If you are a platform vendor at the embedded Linux tier and your next SoC roadmap does not include an RVA23 variant, the customer renewal conversation just got harder.
What could break this
Two things could slow or reverse the shift.
The BSP problem reappears at the peripheral layer. RVA23 profile compliance governs the core ISA. Vendors who ship proprietary peripheral controllers (custom Ethernet MACs, closed display engines, bespoke USB stacks) outside the profile still require out-of-tree kernel patches, which recreates the fragmentation the profile was intended to remove. If silicon vendors treat RVA23 compliance as a marketing checkbox while keeping their peripheral stack proprietary, the maintenance advantage collapses upstream.
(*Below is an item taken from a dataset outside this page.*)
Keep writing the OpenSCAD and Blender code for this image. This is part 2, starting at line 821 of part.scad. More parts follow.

Arm could respond with contractual leverage. If Arm's licensing terms for next-generation Cortex-A profiles include provisions requiring major distro vendors to maintain Arm-first build paths (a negotiation Arm's current market position enables), the Ubuntu move matters less for the customer segments Arm prioritizes. RISC-V's mainline path is strongest in the independent embedded Linux market. If Arm protects Android and server, which it almost certainly will, the exposed tier is narrower than the broad framing implies.
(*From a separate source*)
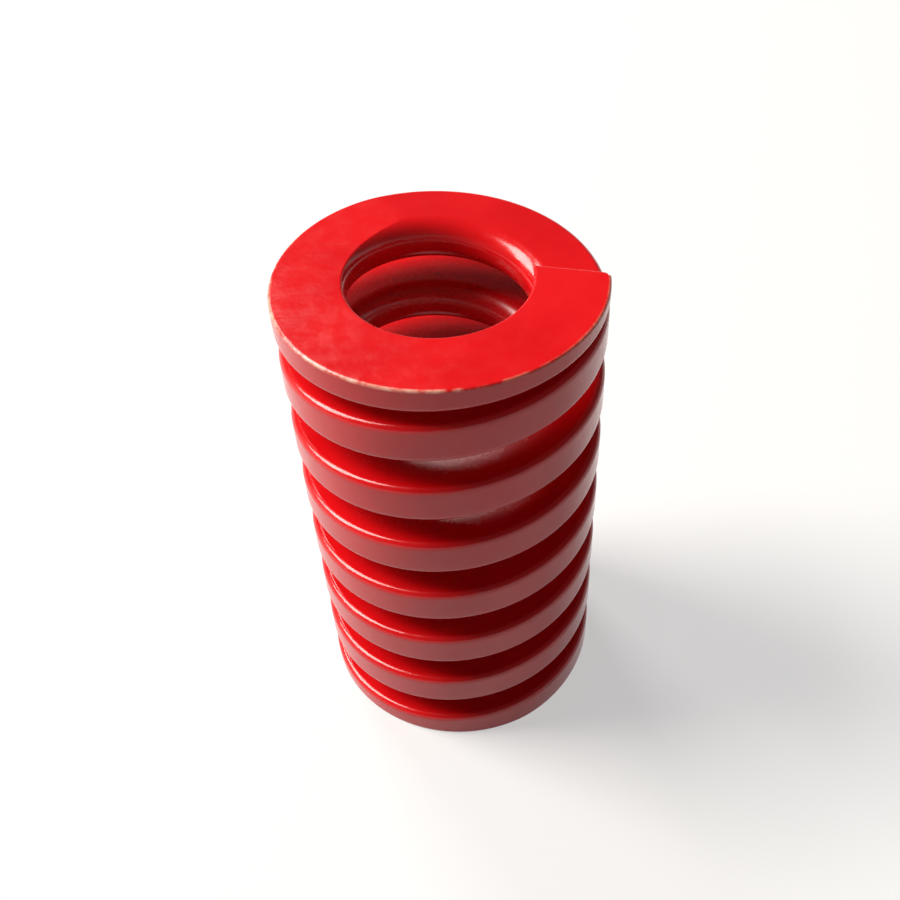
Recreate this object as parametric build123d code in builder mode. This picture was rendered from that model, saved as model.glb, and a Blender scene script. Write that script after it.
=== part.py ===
from build123d import *
import os
from math import cos, radians, sin, sqrt

# Die spring, millimetres.  One coil of heavy flat wire, wound right-handed about +Z, with each
# end closed onto its neighbouring turn and ground flat.  It stands on its lower ground face at
# Z = 0 and its axis is the Z axis.

# ------------------------------------------------------------------ driving dimensions
outer_diameter = 35.0  # over the flat outside of the wire
free_length = 60.0  # between the two ground faces, with nothing pressing on them

wire_width = 7.8  # from the bore to the outside
wire_height = 4.8  # along the axis, before grinding
outer_corner_radius = 0.8  # shoulders above and below the flat outside
inner_corner_radius = 2.1  # the bore side is much rounder
most_corner_share = 0.45  # of the wire's height, so that a flat stays between two corners

active_pitch = 8.62  # climb of one free turn
tip_gap = 0.3  # between each tip and the turn that it closes onto
tip_thickness = 1.9  # of wire that the grinding leaves at each tip

top_tip_angle = 6.0  # where the wire's upper end lies, about Z from +X
top_closed_angle = 150.0  # of wire at the low end pitch, from the upper tip
top_opening_angle = 210.0  # over which that pitch grows to the active one
bottom_closed_angle = 125.0
bottom_opening_angle = 80.0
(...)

Inside 24 months, either NXP, Renesas, or ST announces an RVA23-compliant RISC-V variant of an existing Cortex-A MPU family, or at least one of the three quietly exits the sub-1.5 GHz embedded Linux tier. The falsification test is not abstract: track whether the top three RVA23-certified SoC vendors land peripheral driver patches upstream within two kernel cycles each. If they do, the BSP tax is gone and the Arm pricing assumption in this market segment does not survive the next embedded Linux design cycle.